— START Recorded information —
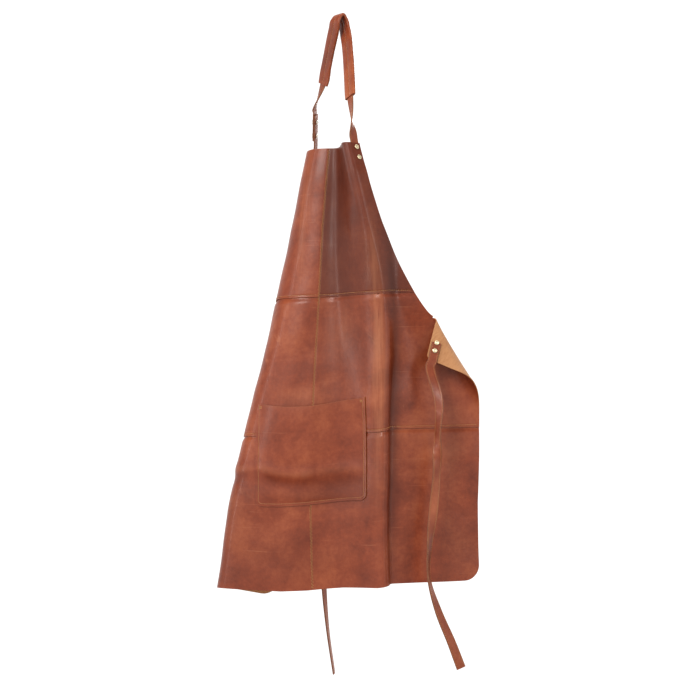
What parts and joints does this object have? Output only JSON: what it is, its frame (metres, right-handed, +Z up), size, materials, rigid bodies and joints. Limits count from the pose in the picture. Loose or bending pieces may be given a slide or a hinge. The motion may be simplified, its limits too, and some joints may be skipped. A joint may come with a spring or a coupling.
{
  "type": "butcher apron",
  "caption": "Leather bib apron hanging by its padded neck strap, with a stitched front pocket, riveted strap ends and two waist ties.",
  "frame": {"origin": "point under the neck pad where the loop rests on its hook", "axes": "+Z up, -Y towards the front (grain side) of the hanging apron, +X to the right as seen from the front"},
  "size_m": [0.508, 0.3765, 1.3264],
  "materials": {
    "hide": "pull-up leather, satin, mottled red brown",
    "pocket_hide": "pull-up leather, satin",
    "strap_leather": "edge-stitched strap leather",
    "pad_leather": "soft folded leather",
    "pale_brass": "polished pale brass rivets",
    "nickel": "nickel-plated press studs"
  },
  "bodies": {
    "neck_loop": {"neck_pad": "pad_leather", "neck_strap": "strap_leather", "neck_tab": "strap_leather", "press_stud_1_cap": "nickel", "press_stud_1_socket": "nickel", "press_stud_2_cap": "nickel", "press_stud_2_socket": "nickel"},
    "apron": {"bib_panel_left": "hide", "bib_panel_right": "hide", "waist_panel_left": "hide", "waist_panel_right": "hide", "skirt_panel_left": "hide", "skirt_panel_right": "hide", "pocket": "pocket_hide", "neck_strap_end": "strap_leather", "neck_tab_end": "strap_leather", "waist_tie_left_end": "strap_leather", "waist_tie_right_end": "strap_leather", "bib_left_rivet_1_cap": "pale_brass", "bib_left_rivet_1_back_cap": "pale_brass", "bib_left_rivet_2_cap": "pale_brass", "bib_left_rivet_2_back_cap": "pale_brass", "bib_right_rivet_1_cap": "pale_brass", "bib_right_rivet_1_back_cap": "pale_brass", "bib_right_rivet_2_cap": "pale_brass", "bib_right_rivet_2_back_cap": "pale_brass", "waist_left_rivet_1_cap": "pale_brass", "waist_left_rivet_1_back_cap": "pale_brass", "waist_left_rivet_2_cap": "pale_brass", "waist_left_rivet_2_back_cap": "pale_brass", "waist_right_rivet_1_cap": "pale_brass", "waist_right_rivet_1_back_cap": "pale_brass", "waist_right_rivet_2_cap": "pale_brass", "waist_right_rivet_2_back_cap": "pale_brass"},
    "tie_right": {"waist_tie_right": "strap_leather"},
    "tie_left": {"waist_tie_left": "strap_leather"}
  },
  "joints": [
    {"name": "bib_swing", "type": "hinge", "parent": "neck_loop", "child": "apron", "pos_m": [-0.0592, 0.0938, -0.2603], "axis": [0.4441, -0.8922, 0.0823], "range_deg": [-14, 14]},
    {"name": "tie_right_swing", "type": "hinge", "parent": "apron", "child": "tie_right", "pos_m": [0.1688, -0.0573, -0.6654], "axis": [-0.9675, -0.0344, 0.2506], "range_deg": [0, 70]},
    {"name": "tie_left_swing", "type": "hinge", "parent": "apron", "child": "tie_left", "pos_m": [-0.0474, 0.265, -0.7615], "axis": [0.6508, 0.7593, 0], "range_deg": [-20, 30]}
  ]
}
— END Recorded information —
-- The task --
Repeat every line of the material exactly as given.

-- Response to the exercise --
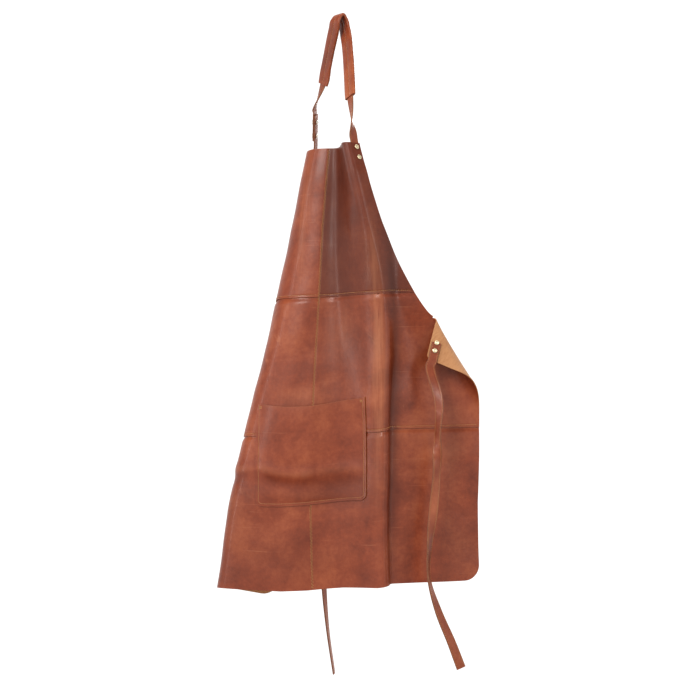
What parts and joints does this object have? Output only JSON: what it is, its frame (metres, right-handed, +Z up), size, materials, rigid bodies and joints. Limits count from the pose in the picture. Loose or bending pieces may be given a slide or a hinge. The motion may be simplified, its limits too, and some joints may be skipped. A joint may come with a spring or a coupling.
{
  "type": "butcher apron",
  "caption": "Leather bib apron hanging by its padded neck strap, with a stitched front pocket, riveted strap ends and two waist ties.",
  "frame": {"origin": "point under the neck pad where the loop rests on its hook", "axes": "+Z up, -Y towards the front (grain side) of the hanging apron, +X to the right as seen from the front"},
  "size_m": [0.508, 0.3765, 1.3264],
  "materials": {
    "hide": "pull-up leather, satin, mottled red brown",
    "pocket_hide": "pull-up leather, satin",
    "strap_leather": "edge-stitched strap leather",
    "pad_leather": "soft folded leather",
    "pale_brass": "polished pale brass rivets",
    "nickel": "nickel-plated press studs"
  },
  "bodies": {
    "neck_loop": {"neck_pad": "pad_leather", "neck_strap": "strap_leather", "neck_tab": "strap_leather", "press_stud_1_cap": "nickel", "press_stud_1_socket": "nickel", "press_stud_2_cap": "nickel", "press_stud_2_socket": "nickel"},
    "apron": {"bib_panel_left": "hide", "bib_panel_right": "hide", "waist_panel_left": "hide", "waist_panel_right": "hide", "skirt_panel_left": "hide", "skirt_panel_right": "hide", "pocket": "pocket_hide", "neck_strap_end": "strap_leather", "neck_tab_end": "strap_leather", "waist_tie_left_end": "strap_leather", "waist_tie_right_end": "strap_leather", "bib_left_rivet_1_cap": "pale_brass", "bib_left_rivet_1_back_cap": "pale_brass", "bib_left_rivet_2_cap": "pale_brass", "bib_left_rivet_2_back_cap": "pale_brass", "bib_right_rivet_1_cap": "pale_brass", "bib_right_rivet_1_back_cap": "pale_brass", "bib_right_rivet_2_cap": "pale_brass", "bib_right_rivet_2_back_cap": "pale_brass", "waist_left_rivet_1_cap": "pale_brass", "waist_left_rivet_1_back_cap": "pale_brass", "waist_left_rivet_2_cap": "pale_brass", "waist_left_rivet_2_back_cap": "pale_brass", "waist_right_rivet_1_cap": "pale_brass", "waist_right_rivet_1_back_cap": "pale_brass", "waist_right_rivet_2_cap": "pale_brass", "waist_right_rivet_2_back_cap": "pale_brass"},
    "tie_right": {"waist_tie_right": "strap_leather"},
    "tie_left": {"waist_tie_left": "strap_leather"}
  },
  "joints": [
    {"name": "bib_swing", "type": "hinge", "parent": "neck_loop", "child": "apron", "pos_m": [-0.0592, 0.0938, -0.2603], "axis": [0.4441, -0.8922, 0.0823], "range_deg": [-14, 14]},
    {"name": "tie_right_swing", "type": "hinge", "parent": "apron", "child": "tie_right", "pos_m": [0.1688, -0.0573, -0.6654], "axis": [-0.9675, -0.0344, 0.2506], "range_deg": [0, 70]},
    {"name": "tie_left_swing", "type": "hinge", "parent": "apron", "child": "tie_left", "pos_m": [-0.0474, 0.265, -0.7615], "axis": [0.6508, 0.7593, 0], "range_deg": [-20, 30]}
  ]
}